DATA EXCERPTS:
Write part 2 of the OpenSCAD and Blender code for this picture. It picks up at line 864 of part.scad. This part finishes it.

---

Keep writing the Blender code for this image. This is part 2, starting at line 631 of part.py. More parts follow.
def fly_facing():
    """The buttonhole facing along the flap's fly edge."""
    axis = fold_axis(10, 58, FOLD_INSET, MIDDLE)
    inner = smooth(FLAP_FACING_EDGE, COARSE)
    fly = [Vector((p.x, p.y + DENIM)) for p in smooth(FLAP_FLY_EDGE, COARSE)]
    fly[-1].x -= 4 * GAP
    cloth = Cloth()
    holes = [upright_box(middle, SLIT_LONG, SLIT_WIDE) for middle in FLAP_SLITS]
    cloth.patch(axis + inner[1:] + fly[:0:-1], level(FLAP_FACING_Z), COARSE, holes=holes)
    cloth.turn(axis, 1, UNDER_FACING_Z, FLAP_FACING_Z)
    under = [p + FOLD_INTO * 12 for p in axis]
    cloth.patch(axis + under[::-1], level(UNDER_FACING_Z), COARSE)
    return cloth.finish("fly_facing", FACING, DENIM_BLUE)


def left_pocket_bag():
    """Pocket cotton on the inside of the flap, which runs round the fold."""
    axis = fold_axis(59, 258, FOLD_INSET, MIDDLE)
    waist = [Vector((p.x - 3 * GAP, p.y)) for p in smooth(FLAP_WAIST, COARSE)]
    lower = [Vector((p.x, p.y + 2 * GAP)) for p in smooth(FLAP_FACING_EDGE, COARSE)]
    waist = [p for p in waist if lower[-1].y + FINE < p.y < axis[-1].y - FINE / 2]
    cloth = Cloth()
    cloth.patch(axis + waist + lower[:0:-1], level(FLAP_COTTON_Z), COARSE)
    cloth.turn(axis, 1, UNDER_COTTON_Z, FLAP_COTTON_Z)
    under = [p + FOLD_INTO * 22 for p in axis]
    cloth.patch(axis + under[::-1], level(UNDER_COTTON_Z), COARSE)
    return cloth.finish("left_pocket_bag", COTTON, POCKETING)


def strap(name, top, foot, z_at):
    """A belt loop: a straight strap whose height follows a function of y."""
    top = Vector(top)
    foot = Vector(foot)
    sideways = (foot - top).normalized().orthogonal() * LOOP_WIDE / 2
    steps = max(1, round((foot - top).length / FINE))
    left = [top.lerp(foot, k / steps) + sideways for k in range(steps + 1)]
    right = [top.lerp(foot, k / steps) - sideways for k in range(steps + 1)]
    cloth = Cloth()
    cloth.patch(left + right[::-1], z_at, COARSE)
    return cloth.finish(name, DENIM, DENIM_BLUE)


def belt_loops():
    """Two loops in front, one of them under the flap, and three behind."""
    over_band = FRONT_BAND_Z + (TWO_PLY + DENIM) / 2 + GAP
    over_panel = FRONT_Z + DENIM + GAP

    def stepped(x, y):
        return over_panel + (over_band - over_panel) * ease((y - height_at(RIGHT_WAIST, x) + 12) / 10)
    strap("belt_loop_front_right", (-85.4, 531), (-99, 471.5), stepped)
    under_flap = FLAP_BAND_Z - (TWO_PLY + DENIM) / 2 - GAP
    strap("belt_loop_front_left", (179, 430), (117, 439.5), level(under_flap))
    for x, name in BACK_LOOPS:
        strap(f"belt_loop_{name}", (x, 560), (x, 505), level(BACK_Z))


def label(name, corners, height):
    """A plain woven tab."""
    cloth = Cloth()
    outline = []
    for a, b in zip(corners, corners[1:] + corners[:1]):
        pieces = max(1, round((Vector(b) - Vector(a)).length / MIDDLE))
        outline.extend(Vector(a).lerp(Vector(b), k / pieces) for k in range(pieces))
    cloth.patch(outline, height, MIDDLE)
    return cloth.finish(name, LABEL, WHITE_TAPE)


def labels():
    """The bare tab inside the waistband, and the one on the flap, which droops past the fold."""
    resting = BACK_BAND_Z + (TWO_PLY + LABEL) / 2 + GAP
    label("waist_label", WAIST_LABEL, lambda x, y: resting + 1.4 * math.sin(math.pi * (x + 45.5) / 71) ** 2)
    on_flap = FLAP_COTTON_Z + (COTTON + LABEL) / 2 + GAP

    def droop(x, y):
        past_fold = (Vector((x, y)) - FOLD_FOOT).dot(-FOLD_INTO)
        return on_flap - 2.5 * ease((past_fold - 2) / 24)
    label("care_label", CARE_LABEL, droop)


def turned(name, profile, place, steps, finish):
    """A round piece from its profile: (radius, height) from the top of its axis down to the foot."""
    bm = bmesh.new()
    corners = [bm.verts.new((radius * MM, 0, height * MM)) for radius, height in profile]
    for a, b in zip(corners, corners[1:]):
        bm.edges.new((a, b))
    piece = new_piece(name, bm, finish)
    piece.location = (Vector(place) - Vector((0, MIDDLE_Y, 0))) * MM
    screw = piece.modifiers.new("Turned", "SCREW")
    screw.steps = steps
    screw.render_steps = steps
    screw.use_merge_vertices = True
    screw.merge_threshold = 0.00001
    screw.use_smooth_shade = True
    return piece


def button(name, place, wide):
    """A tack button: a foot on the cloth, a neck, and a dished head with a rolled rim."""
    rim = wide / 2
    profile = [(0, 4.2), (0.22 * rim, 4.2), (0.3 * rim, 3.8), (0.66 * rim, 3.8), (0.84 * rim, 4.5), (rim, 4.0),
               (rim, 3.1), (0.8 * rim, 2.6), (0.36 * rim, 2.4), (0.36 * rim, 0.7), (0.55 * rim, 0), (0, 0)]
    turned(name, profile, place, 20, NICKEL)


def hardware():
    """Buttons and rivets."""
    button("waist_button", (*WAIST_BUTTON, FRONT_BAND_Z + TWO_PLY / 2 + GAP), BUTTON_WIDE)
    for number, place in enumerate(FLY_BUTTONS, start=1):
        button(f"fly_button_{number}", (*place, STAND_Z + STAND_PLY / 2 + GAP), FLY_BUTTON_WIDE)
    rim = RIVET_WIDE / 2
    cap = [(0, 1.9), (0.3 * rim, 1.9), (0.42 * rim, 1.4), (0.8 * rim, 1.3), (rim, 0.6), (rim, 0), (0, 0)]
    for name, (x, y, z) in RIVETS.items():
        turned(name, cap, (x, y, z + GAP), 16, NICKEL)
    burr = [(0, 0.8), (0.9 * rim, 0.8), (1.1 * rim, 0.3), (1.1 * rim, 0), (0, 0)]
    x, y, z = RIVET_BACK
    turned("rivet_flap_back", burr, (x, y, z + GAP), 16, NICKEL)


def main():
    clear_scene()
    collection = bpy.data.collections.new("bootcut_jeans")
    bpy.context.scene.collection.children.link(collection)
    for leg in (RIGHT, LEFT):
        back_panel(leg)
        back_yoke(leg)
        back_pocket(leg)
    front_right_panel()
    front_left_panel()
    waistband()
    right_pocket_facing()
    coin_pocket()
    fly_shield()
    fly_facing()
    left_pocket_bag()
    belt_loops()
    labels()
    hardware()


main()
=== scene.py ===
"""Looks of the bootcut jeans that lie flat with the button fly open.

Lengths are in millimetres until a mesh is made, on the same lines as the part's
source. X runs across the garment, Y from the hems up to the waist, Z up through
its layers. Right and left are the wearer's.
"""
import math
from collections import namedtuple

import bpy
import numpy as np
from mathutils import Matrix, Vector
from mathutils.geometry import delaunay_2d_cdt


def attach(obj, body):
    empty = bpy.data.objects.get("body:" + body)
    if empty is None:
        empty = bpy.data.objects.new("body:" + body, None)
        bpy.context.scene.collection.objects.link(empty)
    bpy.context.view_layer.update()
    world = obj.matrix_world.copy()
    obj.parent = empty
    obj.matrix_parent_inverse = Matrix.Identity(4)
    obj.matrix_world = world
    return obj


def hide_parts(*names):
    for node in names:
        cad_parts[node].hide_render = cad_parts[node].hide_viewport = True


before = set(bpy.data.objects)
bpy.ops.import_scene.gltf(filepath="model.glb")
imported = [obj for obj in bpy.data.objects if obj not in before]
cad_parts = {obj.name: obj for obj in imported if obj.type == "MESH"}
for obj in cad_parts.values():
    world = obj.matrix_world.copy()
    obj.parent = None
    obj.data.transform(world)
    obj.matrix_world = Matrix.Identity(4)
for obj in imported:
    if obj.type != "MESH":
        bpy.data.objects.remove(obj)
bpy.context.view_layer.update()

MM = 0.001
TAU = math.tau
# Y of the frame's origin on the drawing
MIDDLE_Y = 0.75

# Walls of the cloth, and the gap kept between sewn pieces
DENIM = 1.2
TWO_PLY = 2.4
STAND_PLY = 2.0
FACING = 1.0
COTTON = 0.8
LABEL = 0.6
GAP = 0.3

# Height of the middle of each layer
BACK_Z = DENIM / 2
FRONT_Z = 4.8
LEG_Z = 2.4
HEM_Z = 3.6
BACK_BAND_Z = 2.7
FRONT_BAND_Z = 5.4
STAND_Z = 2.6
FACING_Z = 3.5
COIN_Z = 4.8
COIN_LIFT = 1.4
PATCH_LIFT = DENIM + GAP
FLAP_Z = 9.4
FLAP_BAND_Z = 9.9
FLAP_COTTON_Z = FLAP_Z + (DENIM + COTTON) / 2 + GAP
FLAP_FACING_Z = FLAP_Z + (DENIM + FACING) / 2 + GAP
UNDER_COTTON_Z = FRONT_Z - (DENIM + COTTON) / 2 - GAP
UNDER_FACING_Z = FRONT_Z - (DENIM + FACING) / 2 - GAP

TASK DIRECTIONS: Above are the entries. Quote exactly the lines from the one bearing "back_yoke(leg)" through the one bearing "obj.matrix_parent_inverse = Matrix.Identity(4)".

ANSWER:
        back_yoke(leg)
        back_pocket(leg)
    front_right_panel()
    front_left_panel()
    waistband()
    right_pocket_facing()
    coin_pocket()
    fly_shield()
    fly_facing()
    left_pocket_bag()
    belt_loops()
    labels()
    hardware()


main()
=== scene.py ===
"""Looks of the bootcut jeans that lie flat with the button fly open.

Lengths are in millimetres until a mesh is made, on the same lines as the part's
source. X runs across the garment, Y from the hems up to the waist, Z up through
its layers. Right and left are the wearer's.
"""
import math
from collections import namedtuple

import bpy
import numpy as np
from mathutils import Matrix, Vector
from mathutils.geometry import delaunay_2d_cdt


def attach(obj, body):
    empty = bpy.data.objects.get("body:" + body)
    if empty is None:
        empty = bpy.data.objects.new("body:" + body, None)
        bpy.context.scene.collection.objects.link(empty)
    bpy.context.view_layer.update()
    world = obj.matrix_world.copy()
    obj.parent = empty
    obj.matrix_parent_inverse = Matrix.Identity(4)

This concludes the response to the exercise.